I wish that the game itself were as solid. It's not bad, by any stretch -- indeed, it's one of the best tactical RPGs I've played on the computer for a long time -- but it always feels like there's something missing, like the game could have been tweaked a little more to make for a better experience. Part of it comes from the overwhelming maps, which make other games of the genre look like terribly small potatoes, but end up making some battles more tedious than they should have been. Part of it comes from the buggy nature of the game -- fortunately, that's fixable. And part of it comes from the fact that the battle system tries to be a jack of all trades, but ends up as the master of none.
Since Fallout Tactics is primarily a tactical game, centering on the combat, the battle engine is really key to playing the game properly. MicroForte gives us three basic versions of the combat engine. The first, CTB, is something of an amalgam between real-time and turn-based. It's the default mode, and turns out to be both the most unique and the most frustrating mode in the game. It's simply too difficult to keep tabs on your six squad members when the game's running in real-time, and while it's certainly useful when you're maneuvering around the map, battles are too confusing in this mode to be all that playable, especially on the higher difficulty levels.
There are also two turn-based modes -- squad-based and 'standard'. In squad-based, each side takes a turn moving all of their units. In standard, everyone moves according to their initiative. Of the two, squad-based ends up working better, as part of playing Fallout Tactics is heavy utilization of group tactics. A single person running and gunning is probably going to fold in a matter of seconds; a carefully managed squad can tear through just about any opponent.
Thankfully, you can switch between the modes at will, helping to keep your sanity. And you'll need it -- at the beginning of the game, your warriors are almost as incompetent as they were in X-Com, missing at point-blank ranges and other silliness. If you have the enemy AI turned up, you can be prepared to do the save-load dance far more than you'd like.
There are definite RPG qualities to the game, although there's not the sense of completing quests like in 'normal' RPGs. Instead, your characters gain experience as they fight, and as they level, you can gain new perks that increase their abilities. These perks run a wide gamut, from skill-boosting stuff to ones that raise the number of action points you have and so on. You also have to worry about your skills and your stats, which all determine how effective you are on the battlefield.
If it sounds like I like the Fallout Tactics engine, well, I do. A lot. I've always loved the Wasteland/Fallout world, and I'm a complete strategy RPG nut. But the game definitely has its issues.
The main issue with the single-player game is the fact that many of the missions are just too damned long. Playing them on CTB can make them faster, but it also makes it much harder to keep tabs on your squad, and becomes virtual suicide on the harder difficulty levels. If you play it in turn based mode, you can expect some battles to drag on for hours, and most people will never find the time to beat the entire game. While I love long games as much as the next guy, the sense of progressing throughout the game just takes too long. While Tactics Ogre lasted well over a hundred hours if you wanted to beat the game entirely, those hundred hours were spent in well over twice as many battles. Fallout Tactics, on the other hand, has you spending hours per battle, which makes you lose the sense of urgency you need for a game like this.

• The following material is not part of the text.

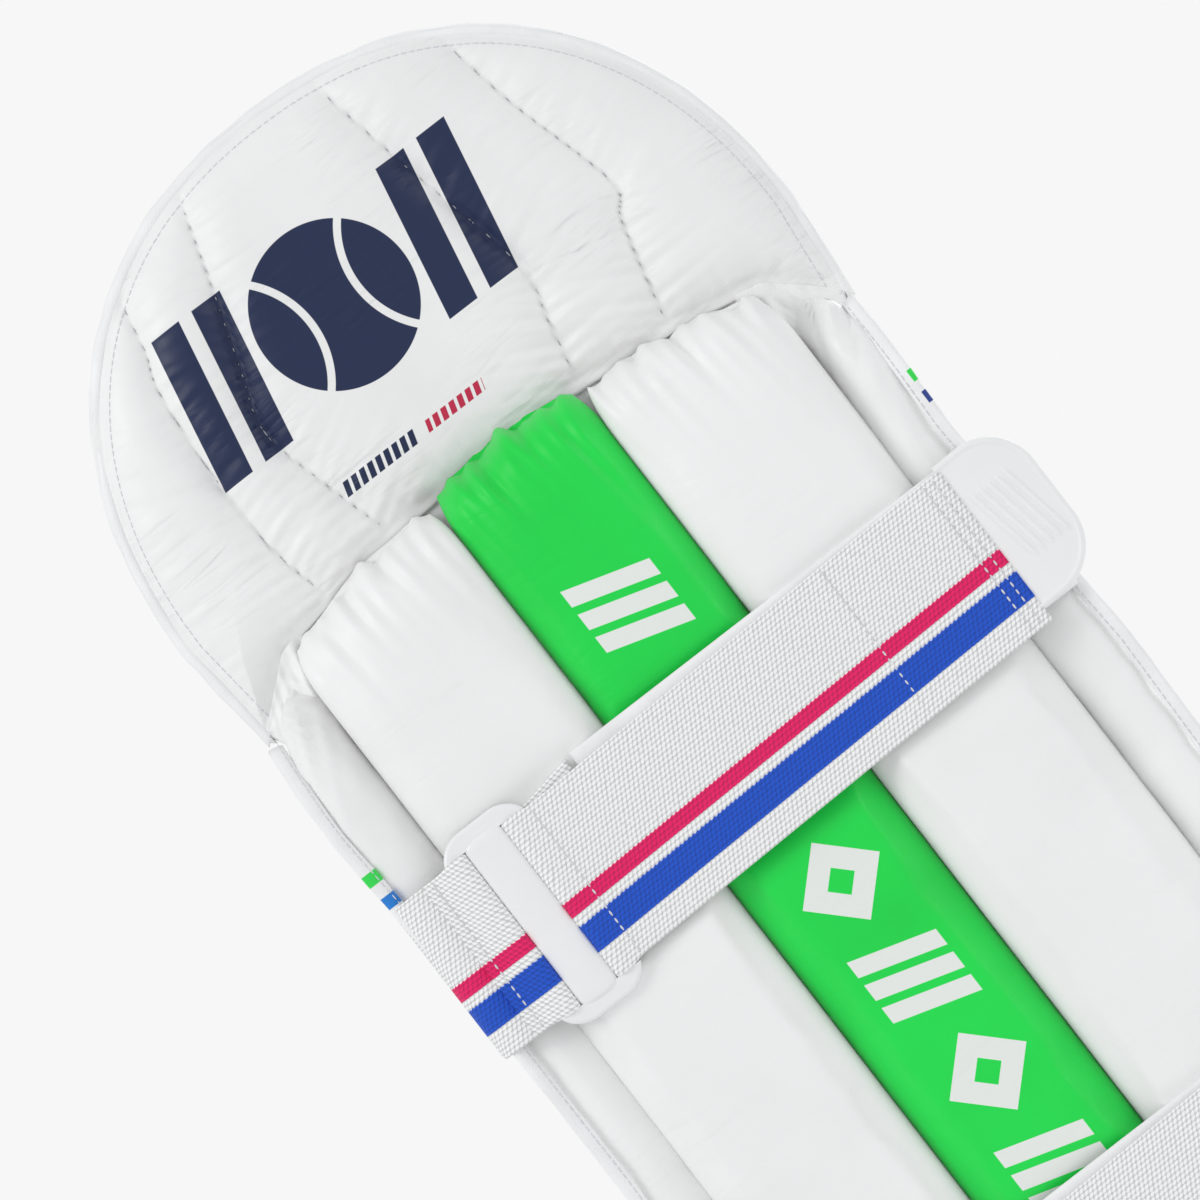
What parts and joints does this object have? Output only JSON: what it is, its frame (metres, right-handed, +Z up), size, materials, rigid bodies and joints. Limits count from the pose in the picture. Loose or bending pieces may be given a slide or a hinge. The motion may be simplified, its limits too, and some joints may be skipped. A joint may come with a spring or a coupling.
{
  "type": "cricket leg pad",
  "caption": "Batting leg pad with a ribbed shin, knee rolls, a flexing top flap, rear cushions, side wings and straps that close through moulded rings.",
  "frame": {"origin": "the leg mount: on the pad's centre line, level with its bottom end, just behind the shin's lining", "axes": "+Z up the leg, -Y the outside of the pad, +Y towards the wearer's leg, +X the wearer's left"},
  "size_m": [0.2786, 0.0915, 0.71],
  "materials": {
    "white_skin": "satin",
    "green_skin": "satin",
    "foam": "matte",
    "board": "matte",
    "cane": "matte",
    "binding_tape": "matte",
    "lining_cloth": "matte",
    "ring_plastic": "satin",
    "tab_rubber": "satin",
    "hook_tape": "matte",
    "loop_band": "matte",
    "webbing": "matte"
  },
  "bodies": {
    "leg_guard": {"shin_face_cover": "white_skin", "shin_rib_foam": "foam", "shin_cane_rods": "cane", "shin_core_board": "board", "shin_core_foam": "foam", "body_lining": "lining_cloth", "hat_hinge_strip": "binding_tape", "left_side_binding": "binding_tape", "right_side_binding": "binding_tape", "knee_roll_lower_cover": "white_skin", "knee_roll_middle_cover": "white_skin", "knee_roll_upper_cover": "white_skin", "knee_roll_lower_foam": "foam", "knee_roll_middle_foam": "foam", "knee_roll_upper_foam": "foam", "instep_cover": "white_skin", "instep_foam": "foam", "left_bolster_cover": "white_skin", "centre_bolster_cover": "green_skin", "right_bolster_cover": "white_skin", "left_bolster_foam": "foam", "centre_bolster_foam": "foam", "right_bolster_foam": "foam", "upper_band": "loop_band", "lower_band": "loop_band"},
    "top_hat": {"top_hat_front_cover": "white_skin", "top_hat_board": "board", "top_hat_foam": "foam", "top_hat_lining": "white_skin", "top_hat_binding": "binding_tape"},
    "left_wing": {"left_wing_cover": "white_skin", "left_wing_foam": "foam", "left_wing_binding": "binding_tape", "upper_anchor_webbing": "webbing", "lower_anchor_webbing": "webbing"},
    "right_wing": {"right_wing_cover": "white_skin", "right_wing_foam": "foam", "right_wing_binding": "binding_tape", "upper_band_root": "loop_band", "lower_band_root": "loop_band"},
    "upper_ring": {"upper_strap_ring": "ring_plastic"},
    "lower_ring": {"lower_strap_ring": "ring_plastic"},
    "upper_tail": {"upper_strap_webbing": "webbing", "upper_hook_patch": "hook_tape", "upper_pull_tab": "tab_rubber"},
    "lower_tail": {"lower_strap_webbing": "webbing", "lower_hook_patch": "hook_tape", "lower_pull_tab": "tab_rubber"}
  },
  "joints": [
    {"name": "top_hat_flex", "type": "hinge", "parent": "leg_guard", "child": "top_hat", "pos_m": [0, -0.008, 0.556], "axis": [1, 0, 0], "range_deg": [-15, 30], "stiffness_Nm_per_rad": 1.5},
    {"name": "left_wing_flex", "type": "hinge", "parent": "leg_guard", "child": "left_wing", "pos_m": [0.112, -0.0085, 0.3], "axis": [0, 0, -1], "range_deg": [0, 12], "stiffness_Nm_per_rad": 0.4},
    {"name": "right_wing_flex", "type": "hinge", "parent": "leg_guard", "child": "right_wing", "pos_m": [-0.112, -0.0085, 0.3], "axis": [0, 0, 1], "range_deg": [0, 12], "stiffness_Nm_per_rad": 0.4},
    {"name": "upper_ring_tilt", "type": "hinge", "parent": "left_wing", "child": "upper_ring", "pos_m": [0.1021, 0.03335, 0.423], "axis": [0, 0, -1], "range_deg": [0, 60]},
    {"name": "upper_strap_peel", "type": "hinge", "parent": "upper_ring", "child": "upper_tail", "pos_m": [0.0785, 0.03335, 0.423], "axis": [0, 0, -1], "range_deg": [0, 105]},
    {"name": "lower_ring_tilt", "type": "hinge", "parent": "left_wing", "child": "lower_ring", "pos_m": [0.1021, 0.03335, 0.198], "axis": [0, 0, -1], "range_deg": [0, 60]},
    {"name": "lower_strap_peel", "type": "hinge", "parent": "lower_ring", "child": "lower_tail", "pos_m": [0.0785, 0.03335, 0.198], "axis": [0, 0, -1], "range_deg": [0, 105]}
  ]
}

The multiplayer mode is also somewhat problematic. It uses a point-based system, where you buy units based on points. The problem is that a single high-point unit can decimate a squad of low-point units fairly easily. The multiplayer modes are also not particularly enthralling. Playing in turn-based mode can be an exercise in frustration, and playing in real-time mode is fun yet somehow unfulfilling. And since your characters don't carry over like they do in the real game, some of the fun of the RPG concept is lost.